What is being asked
Locate the string "part" in the listing below. Copy every line where it is found.

☆ ☆ ☆ ☆ ☆ ☆ ☆

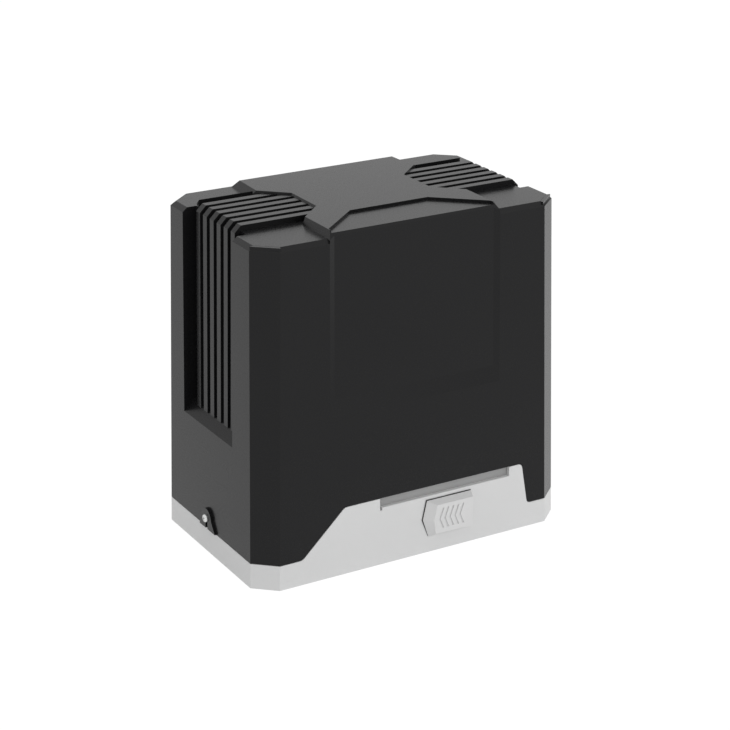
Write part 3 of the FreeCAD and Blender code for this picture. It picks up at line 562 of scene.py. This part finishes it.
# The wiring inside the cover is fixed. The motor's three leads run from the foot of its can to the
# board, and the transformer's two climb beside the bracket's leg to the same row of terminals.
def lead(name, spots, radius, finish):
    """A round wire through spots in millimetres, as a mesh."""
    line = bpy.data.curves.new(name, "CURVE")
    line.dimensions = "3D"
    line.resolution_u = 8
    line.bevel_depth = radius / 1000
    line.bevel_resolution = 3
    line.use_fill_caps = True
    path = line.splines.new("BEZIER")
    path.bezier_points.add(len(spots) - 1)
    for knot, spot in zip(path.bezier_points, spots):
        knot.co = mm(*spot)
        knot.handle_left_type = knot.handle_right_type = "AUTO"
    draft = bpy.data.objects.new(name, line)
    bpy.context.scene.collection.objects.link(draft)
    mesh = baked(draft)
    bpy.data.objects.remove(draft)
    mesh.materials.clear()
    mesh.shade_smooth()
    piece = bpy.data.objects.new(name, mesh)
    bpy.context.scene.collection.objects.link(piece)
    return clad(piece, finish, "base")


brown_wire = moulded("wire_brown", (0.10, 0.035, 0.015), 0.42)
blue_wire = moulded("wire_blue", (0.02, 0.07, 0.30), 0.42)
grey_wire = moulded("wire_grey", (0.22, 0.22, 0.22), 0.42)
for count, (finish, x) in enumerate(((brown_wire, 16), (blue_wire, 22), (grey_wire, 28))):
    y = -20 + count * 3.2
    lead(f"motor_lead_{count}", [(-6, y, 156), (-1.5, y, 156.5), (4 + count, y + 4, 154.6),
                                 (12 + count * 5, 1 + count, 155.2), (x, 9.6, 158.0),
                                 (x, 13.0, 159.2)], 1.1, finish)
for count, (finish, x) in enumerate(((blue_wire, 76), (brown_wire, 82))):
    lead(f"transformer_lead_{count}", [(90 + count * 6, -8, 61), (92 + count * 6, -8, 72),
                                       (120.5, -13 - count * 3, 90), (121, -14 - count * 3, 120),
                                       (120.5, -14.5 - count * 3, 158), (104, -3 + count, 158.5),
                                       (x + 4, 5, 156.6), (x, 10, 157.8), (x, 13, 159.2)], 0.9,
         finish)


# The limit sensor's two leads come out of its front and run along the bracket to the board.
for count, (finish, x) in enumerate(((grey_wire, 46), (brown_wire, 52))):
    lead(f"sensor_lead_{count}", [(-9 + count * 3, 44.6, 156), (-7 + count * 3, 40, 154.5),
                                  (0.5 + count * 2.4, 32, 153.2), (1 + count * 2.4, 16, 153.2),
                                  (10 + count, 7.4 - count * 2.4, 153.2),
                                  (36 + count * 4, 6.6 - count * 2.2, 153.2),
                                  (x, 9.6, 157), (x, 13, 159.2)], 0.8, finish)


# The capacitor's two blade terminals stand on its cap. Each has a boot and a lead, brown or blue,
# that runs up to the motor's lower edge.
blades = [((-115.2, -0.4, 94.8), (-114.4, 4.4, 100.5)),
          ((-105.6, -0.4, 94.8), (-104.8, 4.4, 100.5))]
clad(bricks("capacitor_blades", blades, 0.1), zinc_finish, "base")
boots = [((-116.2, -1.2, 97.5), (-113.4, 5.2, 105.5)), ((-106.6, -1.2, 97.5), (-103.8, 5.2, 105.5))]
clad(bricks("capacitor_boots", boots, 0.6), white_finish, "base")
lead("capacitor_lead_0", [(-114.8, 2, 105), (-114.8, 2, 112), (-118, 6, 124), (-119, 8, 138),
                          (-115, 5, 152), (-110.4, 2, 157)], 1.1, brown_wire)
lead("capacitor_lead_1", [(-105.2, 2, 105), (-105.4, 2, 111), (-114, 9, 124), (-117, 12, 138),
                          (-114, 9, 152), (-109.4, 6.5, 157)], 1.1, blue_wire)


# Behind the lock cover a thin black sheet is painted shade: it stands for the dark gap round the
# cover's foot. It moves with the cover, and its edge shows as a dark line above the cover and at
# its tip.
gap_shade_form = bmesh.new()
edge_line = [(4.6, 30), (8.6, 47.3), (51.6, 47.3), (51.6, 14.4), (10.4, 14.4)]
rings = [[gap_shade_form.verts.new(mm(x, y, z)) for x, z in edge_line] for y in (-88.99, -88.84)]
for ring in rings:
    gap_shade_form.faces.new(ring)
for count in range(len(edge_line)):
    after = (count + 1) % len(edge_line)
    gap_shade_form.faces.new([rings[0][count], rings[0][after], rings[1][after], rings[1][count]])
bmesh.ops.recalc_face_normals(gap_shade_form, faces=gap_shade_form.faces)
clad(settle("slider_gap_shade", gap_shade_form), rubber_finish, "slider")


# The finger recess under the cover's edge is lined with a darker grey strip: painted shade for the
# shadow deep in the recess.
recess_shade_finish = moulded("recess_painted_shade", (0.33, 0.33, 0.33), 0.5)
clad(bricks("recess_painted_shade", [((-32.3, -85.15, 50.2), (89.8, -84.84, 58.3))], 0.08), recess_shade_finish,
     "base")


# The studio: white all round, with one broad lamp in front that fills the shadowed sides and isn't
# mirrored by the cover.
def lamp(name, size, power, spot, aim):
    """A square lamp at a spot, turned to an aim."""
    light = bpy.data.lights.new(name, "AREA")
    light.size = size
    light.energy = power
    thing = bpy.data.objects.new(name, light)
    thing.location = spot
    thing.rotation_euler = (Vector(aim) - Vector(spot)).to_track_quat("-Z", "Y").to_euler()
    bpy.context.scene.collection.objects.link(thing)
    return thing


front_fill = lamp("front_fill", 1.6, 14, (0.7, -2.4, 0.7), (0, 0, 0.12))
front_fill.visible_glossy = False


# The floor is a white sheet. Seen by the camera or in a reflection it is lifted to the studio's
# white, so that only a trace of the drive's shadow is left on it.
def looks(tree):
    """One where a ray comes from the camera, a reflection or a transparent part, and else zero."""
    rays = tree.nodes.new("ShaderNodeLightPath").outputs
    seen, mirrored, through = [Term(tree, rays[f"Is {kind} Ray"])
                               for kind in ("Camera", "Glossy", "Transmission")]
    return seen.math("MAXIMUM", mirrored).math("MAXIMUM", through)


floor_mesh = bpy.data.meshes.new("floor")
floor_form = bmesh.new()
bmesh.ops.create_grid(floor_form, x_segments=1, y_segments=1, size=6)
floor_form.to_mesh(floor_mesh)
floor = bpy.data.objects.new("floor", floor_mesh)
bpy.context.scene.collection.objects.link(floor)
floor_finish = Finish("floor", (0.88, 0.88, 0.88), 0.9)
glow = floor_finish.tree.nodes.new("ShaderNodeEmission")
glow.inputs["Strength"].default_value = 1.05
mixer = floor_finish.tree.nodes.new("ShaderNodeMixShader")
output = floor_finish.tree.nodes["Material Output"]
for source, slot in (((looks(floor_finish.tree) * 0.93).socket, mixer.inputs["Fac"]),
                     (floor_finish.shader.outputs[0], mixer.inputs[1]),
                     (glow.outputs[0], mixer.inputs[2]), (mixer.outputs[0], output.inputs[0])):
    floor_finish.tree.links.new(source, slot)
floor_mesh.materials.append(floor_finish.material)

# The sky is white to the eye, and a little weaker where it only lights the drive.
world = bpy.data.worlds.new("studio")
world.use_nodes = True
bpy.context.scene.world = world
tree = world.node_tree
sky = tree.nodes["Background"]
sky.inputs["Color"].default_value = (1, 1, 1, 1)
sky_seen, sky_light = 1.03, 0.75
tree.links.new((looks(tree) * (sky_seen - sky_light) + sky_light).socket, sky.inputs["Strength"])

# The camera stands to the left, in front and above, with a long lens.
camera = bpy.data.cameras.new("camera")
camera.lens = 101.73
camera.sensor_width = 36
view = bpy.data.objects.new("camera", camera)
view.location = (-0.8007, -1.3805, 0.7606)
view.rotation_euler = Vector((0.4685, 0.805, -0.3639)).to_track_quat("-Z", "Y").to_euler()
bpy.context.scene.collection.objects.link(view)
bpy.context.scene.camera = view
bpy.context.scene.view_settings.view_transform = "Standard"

☆ ☆ ☆ ☆ ☆ ☆ ☆

The reply
Write part 3 of the FreeCAD and Blender code for this picture. It picks up at line 562 of scene.py. This part finishes it.
    """One where a ray comes from the camera, a reflection or a transparent part, and else zero."""